Derided by MacArthur as a showboater, the rugged General Claire Lee Chennault had been tossed out of the U.S. Army Air Corps before World War II. A true Air Pirate, he traveled to China to create a modern Chinese Air Force based around the American Volunteer Group (A.V.G.) or Flying Tigers. With only 100 pilots they were able to inflict intense damage on the Japanese Air Force. Although he was considered disrespectful of authority even by many airmen, Chennault eventually became a General when the Flying Tigers joined the U.S.A.A.C. in 1942

The Flying Tigers took their name from the sharktooth livery on their planes. Officially part of the Chinese Air Force, the A.V.G. was secretly recruited and funded by the United States government. A.V.G. pilots were all American boys. To transport them quickly and quietly to China in the face of Isolationists in Congress, F.D.R. provided them all manner of false identities as everything from folksingers to ministers and piano tuners to chemists, and, by agreement with Pan American, flew them across the Pacific on the China Clippers. The government paid their airfares, which topped $950 per seat in 1940
 
The China Clipper and her sisters became central to Pacific diplomacy between 1936 and 1941. The U.S. Government used them to surveille Japanese positions in the Pacific, and they were often used by overt and covert operatives who needed to move quickly and discreetly between the Far East and the United States. Their air of intrigue was not just a Public Relations ploy; not for nothing was the route called the “Orient Express”
Nobody famous:  A young Bruce Gordon, his brother, and his mother (apparently wearing a mortarboard) celebrating aboard the Philippine Clipper
A China Clipper at Alameda dock:  Although a tremendous number of famous people flew the China Clippers, especially to Hawaii, the paparazzi of the day were few and far between and respected their privacy. Pictures of notable passengers aboard ship are rare  


In succeeding months, the three China Clippers carried a veritable Who’s Who of American business, industry and entertainment leaders. Ernest Hemingway and Martha Gellhorn were frequent passengers. Karl Wiegand and Lady Drummond-Hay, despite their preference for airships, flew the China Clippers as well to report on the new luxury manner of making a Pacific passage. Douglas MacArthur flew the Clippers in both his official and unofficial capacities. Colonel Claire Chennault, the founder of the Flying Tigers, regularly crossed the Pacific on the M-130 and made certain that all members of the American Volunteer Group he headed had at least one chance to transit on the Clippers; spies, movie stars, wannabes, corporate officers, military men, and even a few everyday people managed to travel East on any one of the big, renowned flying boats.

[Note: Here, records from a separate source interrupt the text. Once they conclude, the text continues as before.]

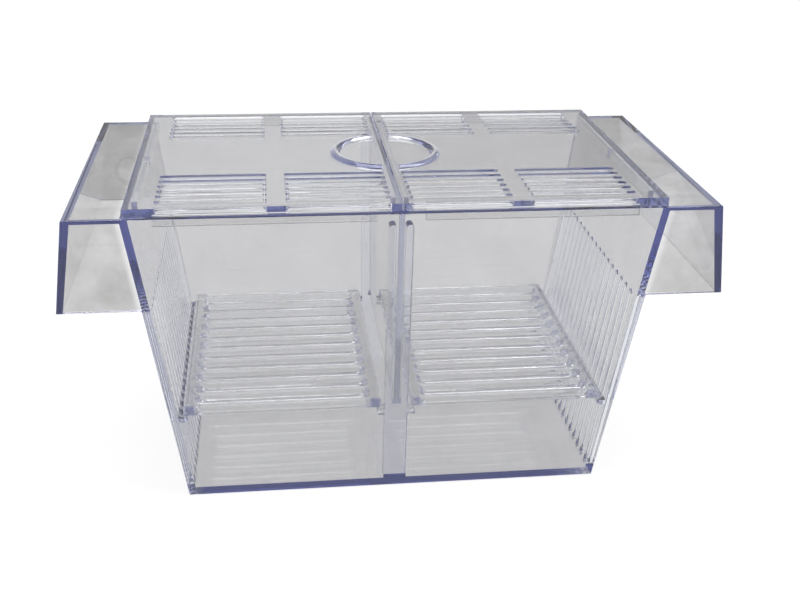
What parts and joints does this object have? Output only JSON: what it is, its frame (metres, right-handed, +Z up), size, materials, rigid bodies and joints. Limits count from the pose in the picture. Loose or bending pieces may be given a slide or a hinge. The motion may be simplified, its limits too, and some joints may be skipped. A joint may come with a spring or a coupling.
{
  "type": "fish breeding box",
  "caption": "Clear floating fish breeding box with twin tapering chambers, side floats, slotted walls, lift-out divider and fry grates, and a vented split lid with a ring grip.",
  "frame": {"origin": "under the middle of the tank's floor, on the surface it stands on", "axes": "+Z up, +X along the width from the left chamber to the right one, +Y from the front panel to the back panel"},
  "size_m": [0.202, 0.1, 0.1019],
  "materials": {
    "tank_clear": "polished clear polystyrene with a faint violet tint",
    "divider_clear": "polished clear polystyrene with a faint violet tint",
    "grate_clear": "polished clear polystyrene with a faint violet tint",
    "lid_clear": "polished clear polystyrene with a faint violet tint"
  },
  "bodies": {
    "tank": {"front_panel": "tank_clear", "back_panel": "tank_clear", "left_side_wall": "tank_clear", "right_side_wall": "tank_clear", "floor_plate": "tank_clear", "left_float_roof": "tank_clear", "right_float_roof": "tank_clear", "left_float_wall": "tank_clear", "right_float_wall": "tank_clear", "front_divider_guide": "tank_clear", "back_divider_guide": "tank_clear"},
    "divider": {"divider": "divider_clear"},
    "left_grate": {"left_grate": "grate_clear"},
    "right_grate": {"right_grate": "grate_clear"},
    "left_lid": {"left_lid": "lid_clear"},
    "right_lid": {"right_lid": "lid_clear"}
  },
  "joints": [
    {"name": "divider_lift", "type": "slide", "parent": "tank", "child": "divider", "axis": [0, 0, 1], "range_m": [0, 0.07]},
    {"name": "left_grate_lift", "type": "slide", "parent": "tank", "child": "left_grate", "axis": [0, 0, 1], "range_m": [0, 0.06]},
    {"name": "right_grate_lift", "type": "slide", "parent": "tank", "child": "right_grate", "axis": [0, 0, 1], "range_m": [0, 0.06]},
    {"name": "left_lid_lift", "type": "slide", "parent": "divider", "child": "left_lid", "axis": [0, 0, 1], "range_m": [0, 0.06]},
    {"name": "right_lid_lift", "type": "slide", "parent": "divider", "child": "right_lid", "axis": [0, 0, 1], "range_m": [0, 0.06]}
  ]
}
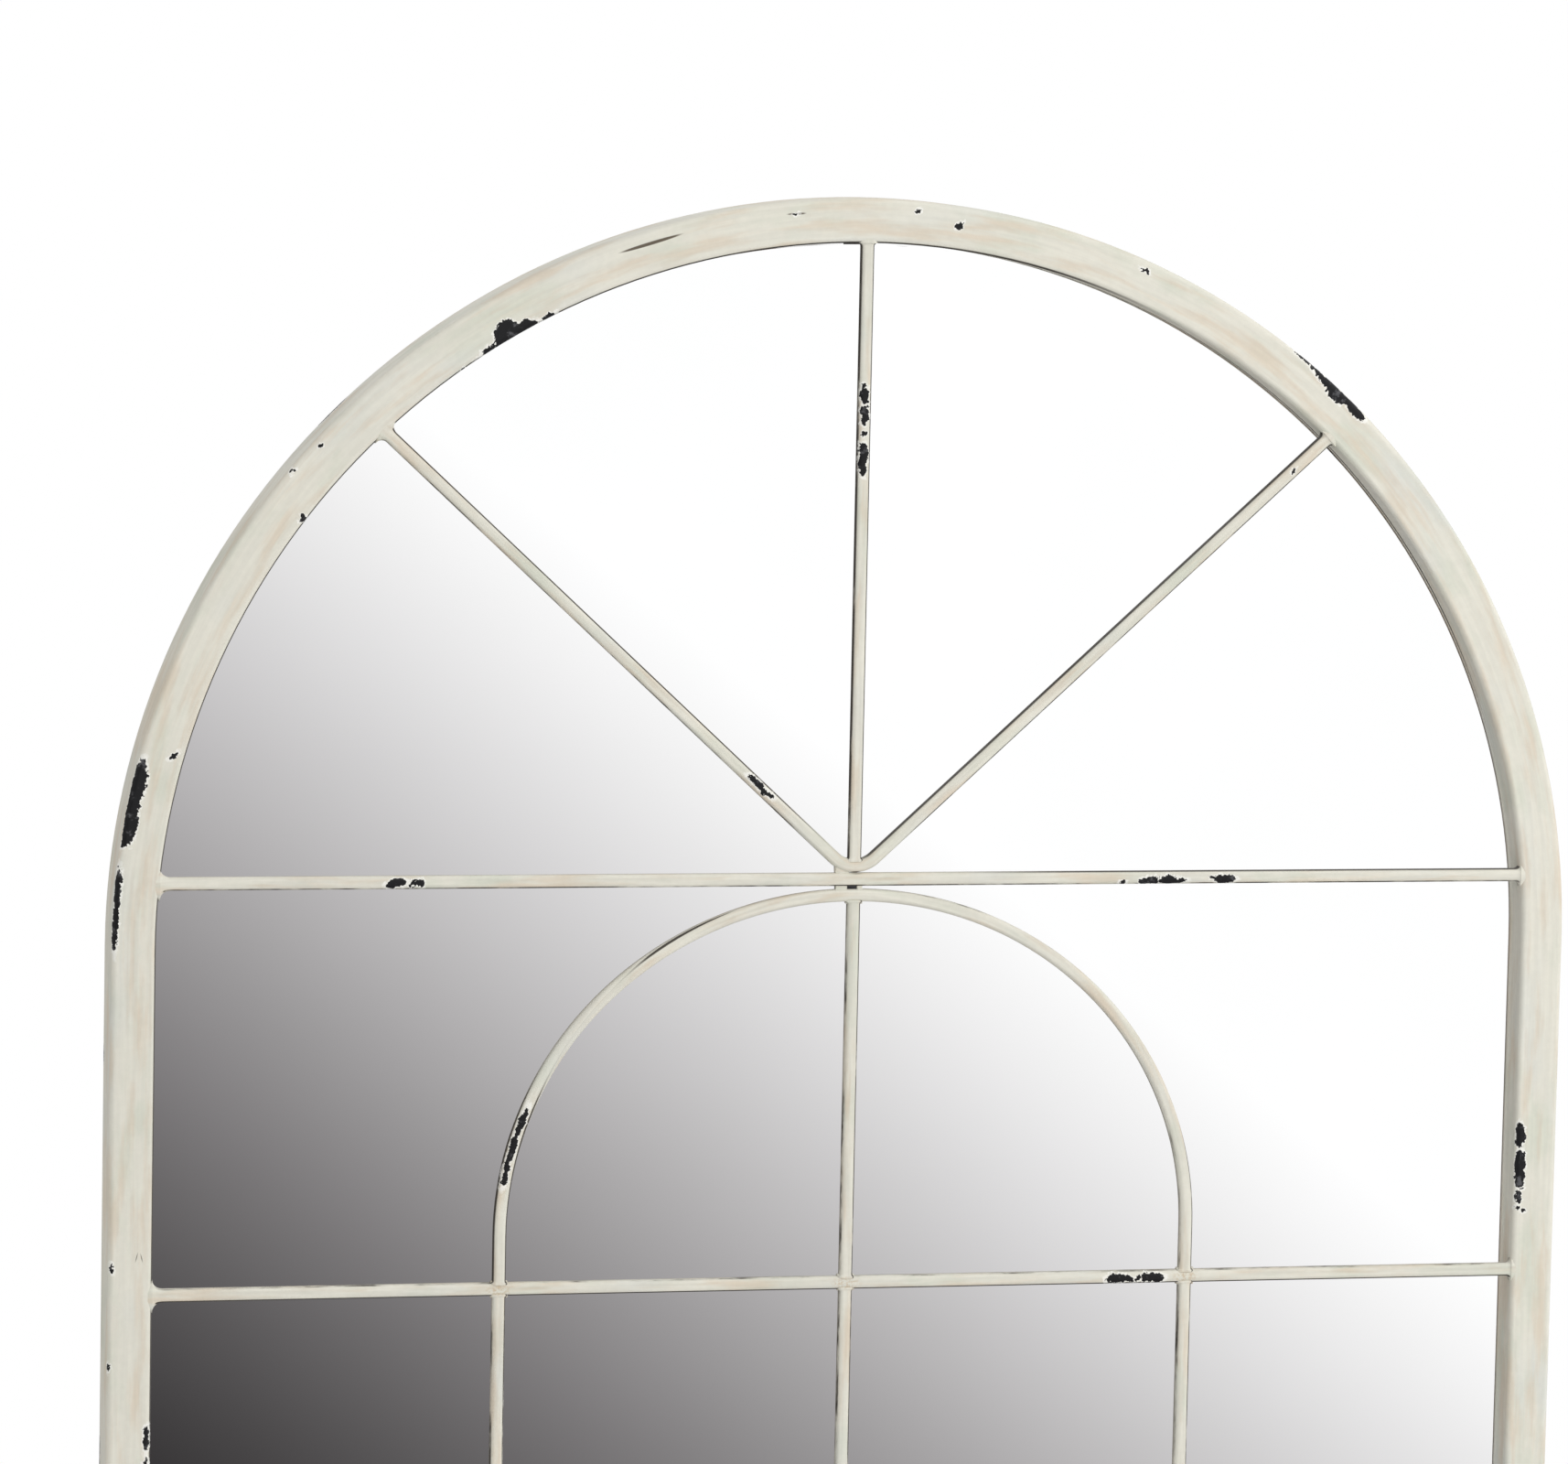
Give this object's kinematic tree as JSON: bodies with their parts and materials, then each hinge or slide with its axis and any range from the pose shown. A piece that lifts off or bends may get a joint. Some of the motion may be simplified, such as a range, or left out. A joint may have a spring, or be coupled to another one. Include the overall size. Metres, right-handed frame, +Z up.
{
  "type": "arched window mirror",
  "caption": "Arched wall mirror framed like a window: a bent tube frame with a distressed pale paint and a welded grille of thin bars over one mirror sheet.",
  "frame": {"origin": "the middle of the bottom rail's back face, in the plane of the wall that the mirror hangs on", "axes": "+Z up, +Y into the wall, +X to the right seen from the front; the mirror faces -Y"},
  "size_m": [0.85, 0.035, 1.3408],
  "materials": {
    "aged_paint": "distressed antique white paint, chipped to black",
    "mirror_sheet": "silvered float glass",
    "fibreboard": "bare fibreboard",
    "black_steel": "black undercoat",
    "zinc_screw": "zinc plated"
  },
  "bodies": {
    "root": {"outer_frame": "aged_paint", "bottom_rail": "aged_paint", "transom_bar": "aged_paint", "cross_bar_1": "aged_paint", "cross_bar_2": "aged_paint", "cross_bar_3": "aged_paint", "v_bar": "aged_paint", "upper_centre_bar": "aged_paint", "inner_arch_bar": "aged_paint", "crown_weld_1": "aged_paint", "crown_weld_2": "aged_paint", "v_weld": "aged_paint", "centre_upright_1": "aged_paint", "left_upright_2": "aged_paint", "centre_upright_2": "aged_paint", "right_upright_2": "aged_paint", "left_upright_3": "aged_paint", "centre_upright_3": "aged_paint", "right_upright_3": "aged_paint", "left_upright_4": "aged_paint", "centre_upright_4": "aged_paint", "right_upright_4": "aged_paint", "mirror_glass": "mirror_sheet", "backing_board": "fibreboard", "frame_lug_1": "black_steel", "frame_lug_2": "black_steel", "frame_lug_3": "black_steel", "frame_lug_4": "black_steel", "frame_lug_5": "black_steel", "frame_lug_6": "black_steel", "frame_lug_7": "black_steel", "frame_lug_8": "black_steel", "frame_lug_9": "black_steel", "lug_screw_1": "zinc_screw", "lug_screw_2": "zinc_screw", "lug_screw_3": "zinc_screw", "lug_screw_4": "zinc_screw", "lug_screw_5": "zinc_screw", "lug_screw_6": "zinc_screw", "lug_screw_7": "zinc_screw", "lug_screw_8": "zinc_screw", "lug_screw_9": "zinc_screw", "left_hanger_plate": "black_steel", "right_hanger_plate": "black_steel"}
  },
  "joints": []
}
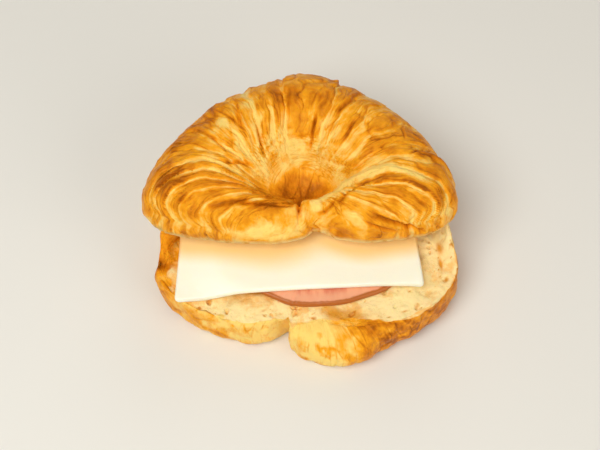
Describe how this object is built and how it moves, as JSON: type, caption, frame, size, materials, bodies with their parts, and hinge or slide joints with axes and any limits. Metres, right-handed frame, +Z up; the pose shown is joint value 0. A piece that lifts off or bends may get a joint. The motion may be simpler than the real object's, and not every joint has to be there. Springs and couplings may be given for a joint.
{
  "type": "ham and cheese croissant",
  "caption": "Curled croissant, sliced, with a cheese slice and a ham slice lying between its halves and showing at the front.",
  "frame": {"origin": "on the resting face, below the point where the two curled horns meet", "axes": "+Z up, +Y towards the back of the croissant, away from the mouth where the filling shows, +X to the right as seen from the mouth"},
  "size_m": [0.1238, 0.1112, 0.0588],
  "materials": {
    "lower_crust": null,
    "upper_crust": null,
    "ham": null,
    "cheese": null
  },
  "bodies": {
    "root": {"croissant_bottom": "lower_crust", "ham_slice": "ham", "cheese_slice": "cheese", "croissant_top": "upper_crust"}
  },
  "joints": []
}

Maxim Litvinov had been Foreign Minister of the U.S.S.R. when the United States and the Soviet Union recognized each other in 1933. In late 1941, Josef Stalin sent Litvinov to the U.S. as Soviet Ambassador. Due to German wartime control of Europe’s skies, Litvinov had to trek across Siberia and Nationalist-held China to reach Hong Kong, where he boarded a Clipper to Manila and then flew on to the U.S.  He wore the same rumpled outfit the whole way. Catching a train in San Francisco, he barely had time to buy a natty new off-the-rack suit to wear in order to formally present his credentials to the President in Washington. When he finally met with FDR on December 7th, the attack on Pearl Harbor had already taken place. Roosevelt greeted him with, “Well, we’re all in this together. Hey! Did you get that suit in Moscow?”
 
The universally-liked Saburo Kurusu was sent to Washington D.C. aboard a China Clipper in October 1941 to negotiate a peace agreement between Japan and the U.S., each increasingly hostile to one another. Kurusu did not know that Japanese militarists had already set the Pearl Harbor sneak attack in motion for December. Educated in the United States, a fluent English speaker, married to an American girl, and with American-born and resident children, Kurusu was deeply shamed by the Pearl Harbor attack. He spent the war years interned in America


In November 1941, Saburo Kurusu, the Japanese Peace Envoy to the United States, traveled to Washington via Clipper to attempt to head off the impending Pacific War. And on the last regularly scheduled Clipper flight, Maxim Litvinov, the new Soviet Ambassador to the United States,  traveled the long way from Moscow by Clipper, finally arriving at the White House just as Franklin Delano Roosevelt was receiving word of the Japanese attack on Pearl Harbor.  

The Clippers had become instruments of diplomacy; soon, too soon, they would be weapons of war.